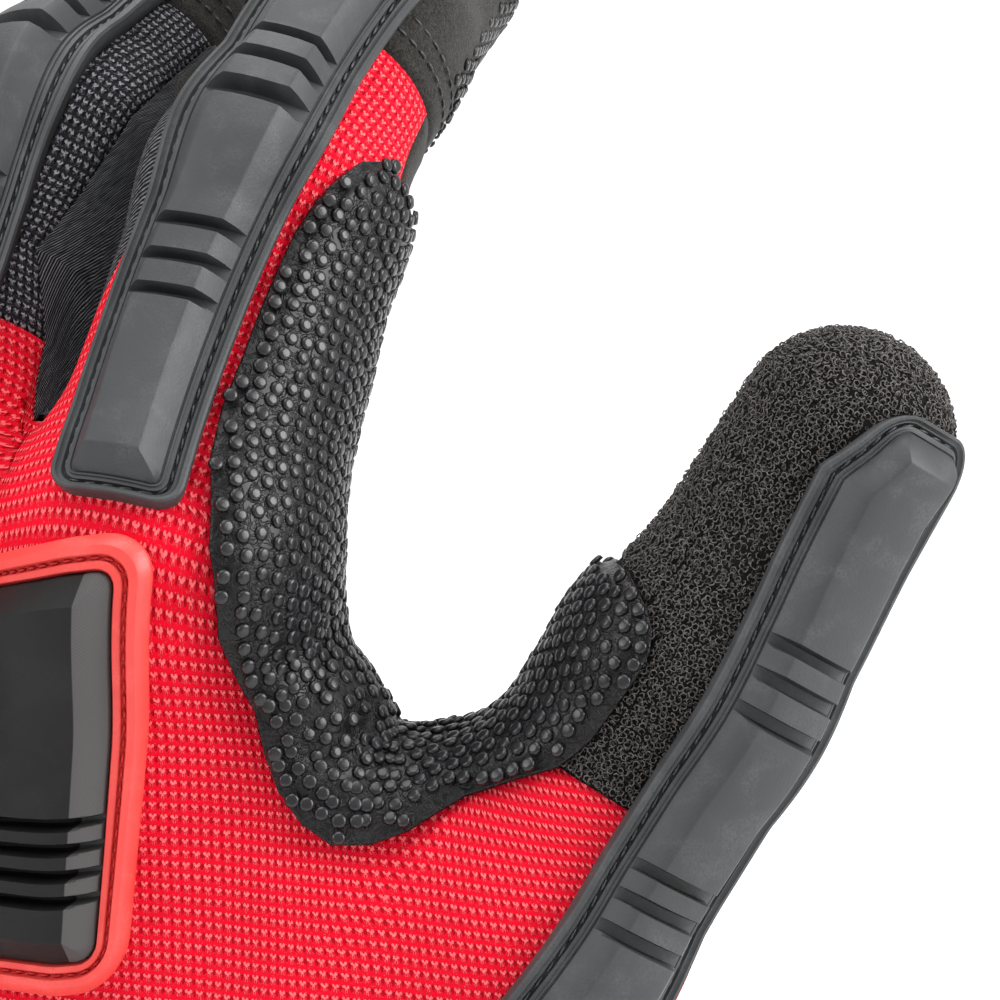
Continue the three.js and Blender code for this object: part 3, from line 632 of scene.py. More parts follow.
# %% Node helpers
class Nodes:
    """Short calls that add nodes to one tree; each gives back an output socket."""

    def __init__(self, tree):
        self.tree = tree

    def put(self, kind, sockets, out=0, **settings):
        """A node of a kind with settings; its sockets are linked or set."""
        node = self.tree.nodes.new(kind)
        for key, value in settings.items():
            setattr(node, key, value)
        for slot, value in sockets.items():
            if isinstance(value, bpy.types.NodeSocket):
                self.tree.links.new(value, node.inputs[slot])
            else:
                node.inputs[slot].default_value = value
        return node.outputs[out]

    def math(self, operation, *values):
        """One step of arithmetic on up to three values."""
        return self.put("ShaderNodeMath", dict(enumerate(values)), operation=operation)

    def add(self, a, b):
        return self.math("ADD", a, b)

    def sub(self, a, b):
        return self.math("SUBTRACT", a, b)

    def mul(self, a, b):
        return self.math("MULTIPLY", a, b)

    def step(self, value, low, high):
        """Smooth step from 0 at low to 1 at high."""
        return self.put("ShaderNodeMapRange", {0: value, 1: low, 2: high, 3: 0.0, 4: 1.0},
                        interpolation_type="SMOOTHSTEP")

    def noise(self, place, scale, detail=2.0, distortion=0.0):
        """Noise of scale per mm, about 0.5 in the mean."""
        return self.put("ShaderNodeTexNoise", {
            "Vector": place, "Scale": scale, "Detail": detail, "Distortion": distortion})

    def mix(self, share, a, b):
        """Colour a at share 0, colour b at share 1."""
        return self.put("ShaderNodeMix", {0: share, 6: a, 7: b}, 2, data_type="RGBA")

    def split(self, vector):
        """The sockets x, y and z of a vector."""
        node = self.tree.nodes.new("ShaderNodeSeparateXYZ")
        self.tree.links.new(vector, node.inputs[0])
        return node.outputs

    def vector(self, x, y, z=0.0):
        """A vector from its coordinates."""
        return self.put("ShaderNodeCombineXYZ", {0: x, 1: y, 2: z})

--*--

TASK DETAILS: Take the listing above and write it out again exactly.

EXERCISE ANSWER:
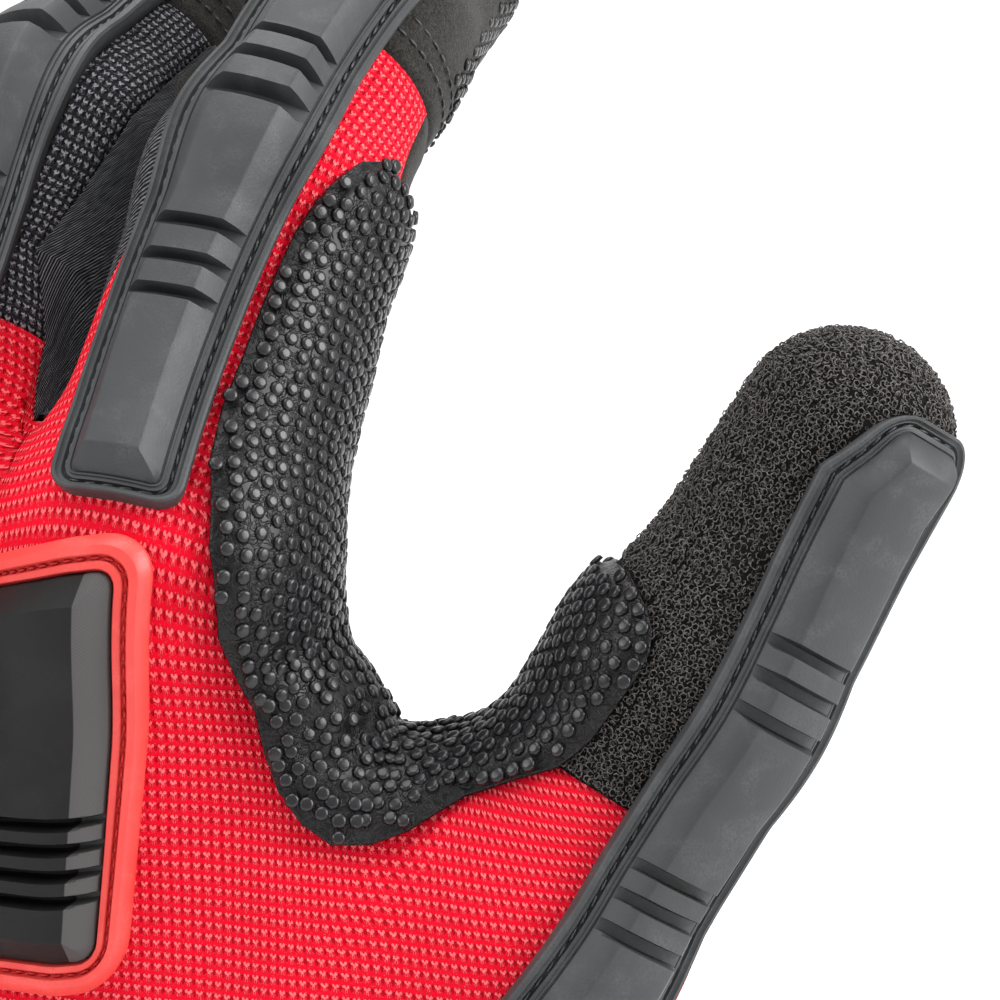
Continue the three.js and Blender code for this object: part 3, from line 632 of scene.py. More parts follow.
# %% Node helpers
class Nodes:
    """Short calls that add nodes to one tree; each gives back an output socket."""

    def __init__(self, tree):
        self.tree = tree

    def put(self, kind, sockets, out=0, **settings):
        """A node of a kind with settings; its sockets are linked or set."""
        node = self.tree.nodes.new(kind)
        for key, value in settings.items():
            setattr(node, key, value)
        for slot, value in sockets.items():
            if isinstance(value, bpy.types.NodeSocket):
                self.tree.links.new(value, node.inputs[slot])
            else:
                node.inputs[slot].default_value = value
        return node.outputs[out]

    def math(self, operation, *values):
        """One step of arithmetic on up to three values."""
        return self.put("ShaderNodeMath", dict(enumerate(values)), operation=operation)

    def add(self, a, b):
        return self.math("ADD", a, b)

    def sub(self, a, b):
        return self.math("SUBTRACT", a, b)

    def mul(self, a, b):
        return self.math("MULTIPLY", a, b)

    def step(self, value, low, high):
        """Smooth step from 0 at low to 1 at high."""
        return self.put("ShaderNodeMapRange", {0: value, 1: low, 2: high, 3: 0.0, 4: 1.0},
                        interpolation_type="SMOOTHSTEP")

    def noise(self, place, scale, detail=2.0, distortion=0.0):
        """Noise of scale per mm, about 0.5 in the mean."""
        return self.put("ShaderNodeTexNoise", {
            "Vector": place, "Scale": scale, "Detail": detail, "Distortion": distortion})

    def mix(self, share, a, b):
        """Colour a at share 0, colour b at share 1."""
        return self.put("ShaderNodeMix", {0: share, 6: a, 7: b}, 2, data_type="RGBA")

    def split(self, vector):
        """The sockets x, y and z of a vector."""
        node = self.tree.nodes.new("ShaderNodeSeparateXYZ")
        self.tree.links.new(vector, node.inputs[0])
        return node.outputs

    def vector(self, x, y, z=0.0):
        """A vector from its coordinates."""
        return self.put("ShaderNodeCombineXYZ", {0: x, 1: y, 2: z})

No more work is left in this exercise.